選手や監督の反応は?期待と課題を多角的に分析
もちろん、新しいルールに対する反応は、すべての関係者から歓迎されているわけではありません。トライアルに参加したゴールキーパーたちは、他の関係者(コーチや審判など)と比較して「熱意が低かった」と報告されています。これは、プレーの選択肢が時間的に制限され、より大きなプレッシャーに晒されることになる当事者としては、当然の反応かもしれません。
また、一部のファンからは、「結局、6秒ルールのように、審判が厳格に適用しないのではないか」という懐疑的な声も上がっています。しかし、これまで述べてきたように、罰則が管理しやすいコーナーキックに変更されたことで、審判がルールを適用する心理的なハードルは大幅に下がっています。
このルールが定着すれば、チームの戦術も変わらざるを得ません。ゴールキーパーからのリスタートは、個人のスキルだけでなく、チーム全体の連動した動きが成功の鍵を握ります。8秒という限られた時間内に、いかに効果的な攻撃の形を作り出せるか。監督たちの腕の見せ所となり、新たな戦術が生まれる土壌となることは間違いないでしょう。

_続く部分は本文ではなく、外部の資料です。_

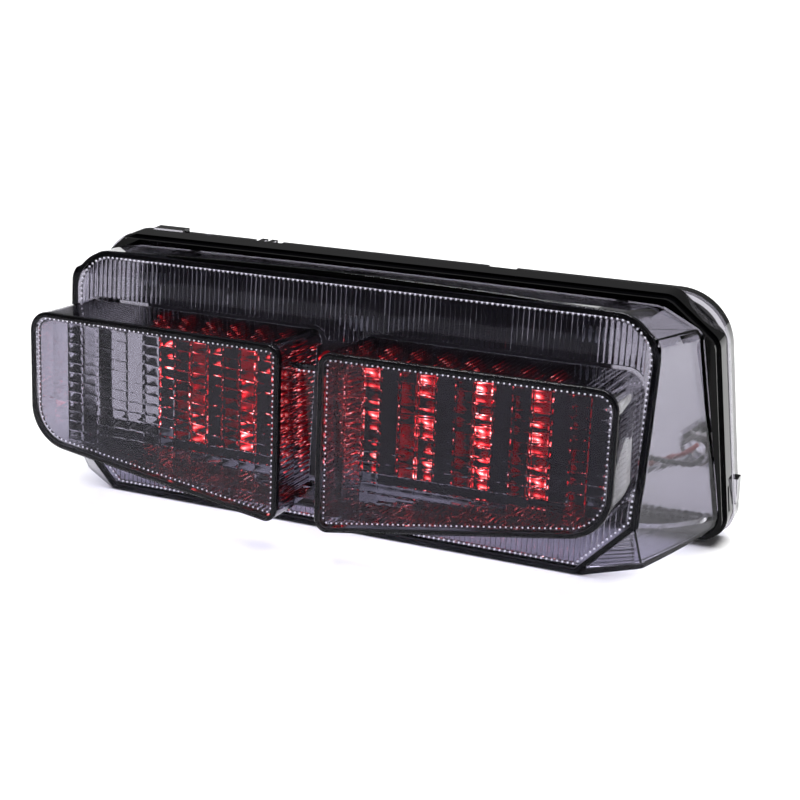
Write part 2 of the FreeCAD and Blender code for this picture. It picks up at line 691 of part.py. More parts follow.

まとめ:キーパー8秒ルールを理解して、新しいサッカー観戦を楽しもう
今回は、2025年から本格的に導入されるサッカーの新ルール「キーパー 8秒ルール」について、その背景から具体的な運用方法、そして戦術的な影響までを詳しく解説しました。
最後に、この記事の重要なポイントを振り返ってみましょう。
- 目的:形骸化していた6秒ルールを改革し、意図的な時間稼ぎをなくし、試合のテンポを向上させること。
- ルール:GKはボールを手でコントロールしてから8秒以内に放さなければならず、違反した場合は相手にコーナーキックが与えられる。
- 運用:残り5秒から主審が視覚的なカウントダウンを行い、ルールの透明性と公平性を確保する。
- 影響:守備から攻撃へのトランジションが高速化し、GKのビルドアップ能力とチーム全体の連動がより重要になる。
この8秒ルールは、単なる時間制限の変更ではありません。それは、試合から不要な遅延を取り除き、よりスピーディーで、よりエキサイティングなサッカーを実現するための、戦略的なルール改正です。
次にあなたがサッカーを観戦するときは、ぜひゴールキーパーがボールをキャッチした後の動きに注目してみてください。主審の手が挙がるか、選手たちがどのように動き出すか、そして8秒という時間の中でどのようなプレーが選択されるのか。この新しいルールを理解することで、これまで見えなかったサッカーの新たな側面を発見し、観戦が何倍も面白くなるはずです。